[Problem statement]
Output the data below in full, byte for byte. Nothing may differ.

[Data extract]

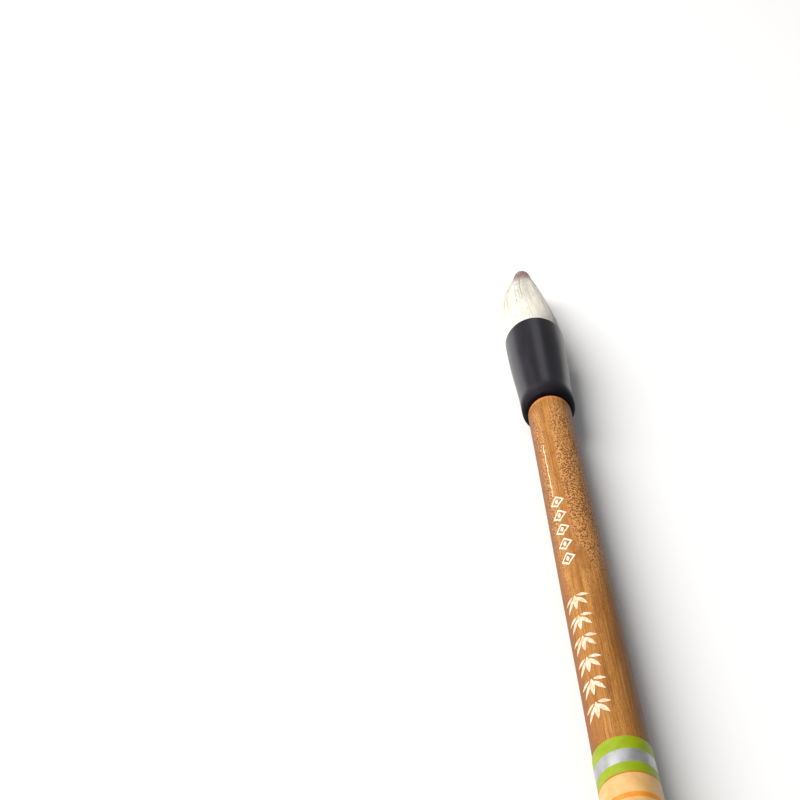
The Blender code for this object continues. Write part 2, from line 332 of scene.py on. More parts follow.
def film(name, light, dark, metallic=0.0, roughness=0.34):
    g = Graph(name)
    cloud = g.noise(0.5, 0.5, 0.5, 3.0, 0.6)
    dots = g.noise(7.0, 7.0, 7.0, 1.0, 0.5)
    g.set(
        Base_Color=g.ramp(cloud, (0.36, srgb(*dark)), (0.62, srgb(*light))),
        Metallic=metallic,
        Roughness=g.range(dots, 0.3, 0.7, roughness - 0.05, roughness + 0.07, kind="LINEAR"),
        Coat_Weight=0.07,
        Coat_Roughness=0.2,
        Specular_IOR_Level=0.25,
    )
    wrinkle = g.noise(0.35, 0.9, 0.35, 3.0, 0.55, 0.5)
    g.bump(g.math("ADD", g.math("MULTIPLY", wrinkle, 0.85), g.math("MULTIPLY", dots, 0.15)), 0.06, 0.35)
    return g.material


def inlay():
    g = Graph("white_inlay")
    worn = g.noise(1.6, 1.1, 1.6, 4.0, 0.65)
    paint = g.ramp(
        worn,
        (0.30, srgb(192, 144, 100)),
        (0.42, srgb(224, 202, 178)),
        (0.60, srgb(236, 224, 208)),
    )
    # the leaf sprays are rubbed thinner than the lozenges and the line
    sprays = g.range(g.part(1), metres(-55), metres(-59))
    thin = g.range(g.noise(2.4, 1.3, 2.4, 3.0, 0.6), 0.40, 0.62, 0.20, 0.80)
    paint = g.mix(g.math("MULTIPLY", sprays, thin), paint, srgb(206, 166, 126))
    g.set(
        Base_Color=paint,
        Roughness=g.range(worn, 0.3, 0.7, 0.62, 0.5, kind="LINEAR"),
        Specular_IOR_Level=0.3,
    )
    g.bump(g.noise(6.0, 6.0, 6.0, 2.0), 0.02, 0.5)
    return g.material


def white_hair(name="white_goat_hair", deep=0.0):
    g = Graph(name, bends=True)
    lock = g.noise(2.2, 0.05, 2.2, 3.0, 0.6)
    fine = g.noise(14.0, 0.20, 14.0, 2.0, 0.6)
    # with deep set, the two darker stops are lowered a little: painted shade for the under layer beneath the single
    # hairs
    hair = g.ramp(
        g.math("ADD", g.math("MULTIPLY", lock, 0.55), g.math("MULTIPLY", fine, 0.45)),
        (0.30, srgb(217 - 4 * deep, 212 - 5 * deep, 197 - 6 * deep)),
        (0.50, srgb(228 - 3 * deep, 224 - 4 * deep, 213 - 5 * deep)),
        (0.68, srgb(236, 233, 225)),
    )
    # towards their ends the white hairs thin out over the brown core
    ends = g.range(
        g.math("ADD", g.part(1), g.math("MULTIPLY", g.math("SUBTRACT", fine, 0.5), 3.5 * MM)),
        metres(48.0),
        metres(55.9),
    )
    hair = g.mix(g.math("MULTIPLY", ends, 0.78), hair, srgb(182, 155, 149))
    g.set(
        Base_Color=hair,
        Roughness=g.range(fine, 0.3, 0.7, 0.5, 0.62, kind="LINEAR"),
        Specular_IOR_Level=0.35,
        Sheen_Weight=0.15,
        Sheen_Roughness=0.4,
    )
    if deep:
        g.bump(fine, 0.03, 0.4)  # the single hairs are round and need none
    return g.material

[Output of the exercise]
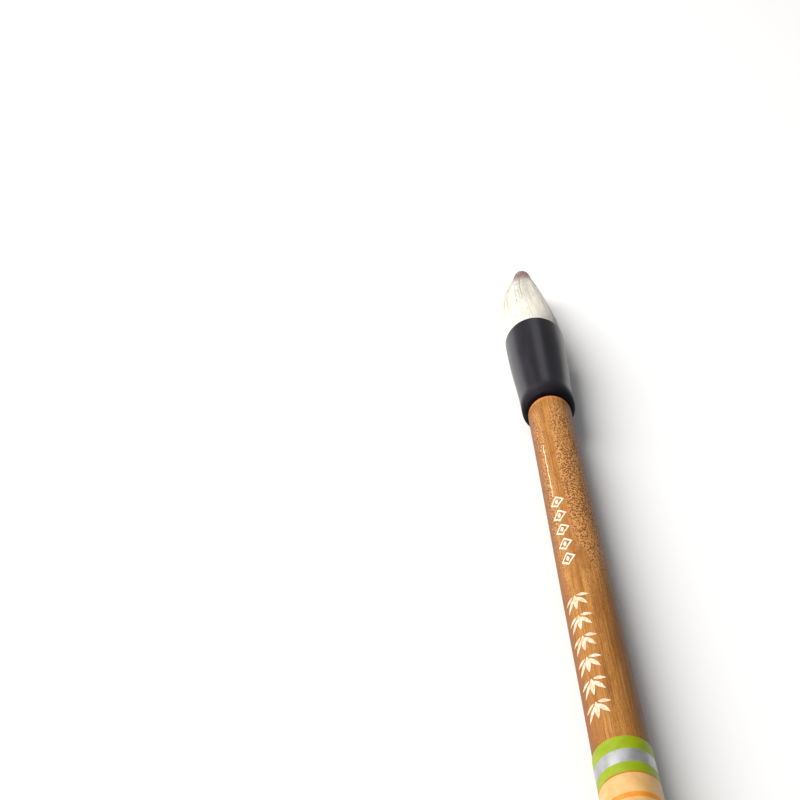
The Blender code for this object continues. Write part 2, from line 332 of scene.py on. More parts follow.
def film(name, light, dark, metallic=0.0, roughness=0.34):
    g = Graph(name)
    cloud = g.noise(0.5, 0.5, 0.5, 3.0, 0.6)
    dots = g.noise(7.0, 7.0, 7.0, 1.0, 0.5)
    g.set(
        Base_Color=g.ramp(cloud, (0.36, srgb(*dark)), (0.62, srgb(*light))),
        Metallic=metallic,
        Roughness=g.range(dots, 0.3, 0.7, roughness - 0.05, roughness + 0.07, kind="LINEAR"),
        Coat_Weight=0.07,
        Coat_Roughness=0.2,
        Specular_IOR_Level=0.25,
    )
    wrinkle = g.noise(0.35, 0.9, 0.35, 3.0, 0.55, 0.5)
    g.bump(g.math("ADD", g.math("MULTIPLY", wrinkle, 0.85), g.math("MULTIPLY", dots, 0.15)), 0.06, 0.35)
    return g.material


def inlay():
    g = Graph("white_inlay")
    worn = g.noise(1.6, 1.1, 1.6, 4.0, 0.65)
    paint = g.ramp(
        worn,
        (0.30, srgb(192, 144, 100)),
        (0.42, srgb(224, 202, 178)),
        (0.60, srgb(236, 224, 208)),
    )
    # the leaf sprays are rubbed thinner than the lozenges and the line
    sprays = g.range(g.part(1), metres(-55), metres(-59))
    thin = g.range(g.noise(2.4, 1.3, 2.4, 3.0, 0.6), 0.40, 0.62, 0.20, 0.80)
    paint = g.mix(g.math("MULTIPLY", sprays, thin), paint, srgb(206, 166, 126))
    g.set(
        Base_Color=paint,
        Roughness=g.range(worn, 0.3, 0.7, 0.62, 0.5, kind="LINEAR"),
        Specular_IOR_Level=0.3,
    )
    g.bump(g.noise(6.0, 6.0, 6.0, 2.0), 0.02, 0.5)
    return g.material


def white_hair(name="white_goat_hair", deep=0.0):
    g = Graph(name, bends=True)
    lock = g.noise(2.2, 0.05, 2.2, 3.0, 0.6)
    fine = g.noise(14.0, 0.20, 14.0, 2.0, 0.6)
    # with deep set, the two darker stops are lowered a little: painted shade for the under layer beneath the single
    # hairs
    hair = g.ramp(
        g.math("ADD", g.math("MULTIPLY", lock, 0.55), g.math("MULTIPLY", fine, 0.45)),
        (0.30, srgb(217 - 4 * deep, 212 - 5 * deep, 197 - 6 * deep)),
        (0.50, srgb(228 - 3 * deep, 224 - 4 * deep, 213 - 5 * deep)),
        (0.68, srgb(236, 233, 225)),
    )
    # towards their ends the white hairs thin out over the brown core
    ends = g.range(
        g.math("ADD", g.part(1), g.math("MULTIPLY", g.math("SUBTRACT", fine, 0.5), 3.5 * MM)),
        metres(48.0),
        metres(55.9),
    )
    hair = g.mix(g.math("MULTIPLY", ends, 0.78), hair, srgb(182, 155, 149))
    g.set(
        Base_Color=hair,
        Roughness=g.range(fine, 0.3, 0.7, 0.5, 0.62, kind="LINEAR"),
        Specular_IOR_Level=0.35,
        Sheen_Weight=0.15,
        Sheen_Roughness=0.4,
    )
    if deep:
        g.bump(fine, 0.03, 0.4)  # the single hairs are round and need none
    return g.material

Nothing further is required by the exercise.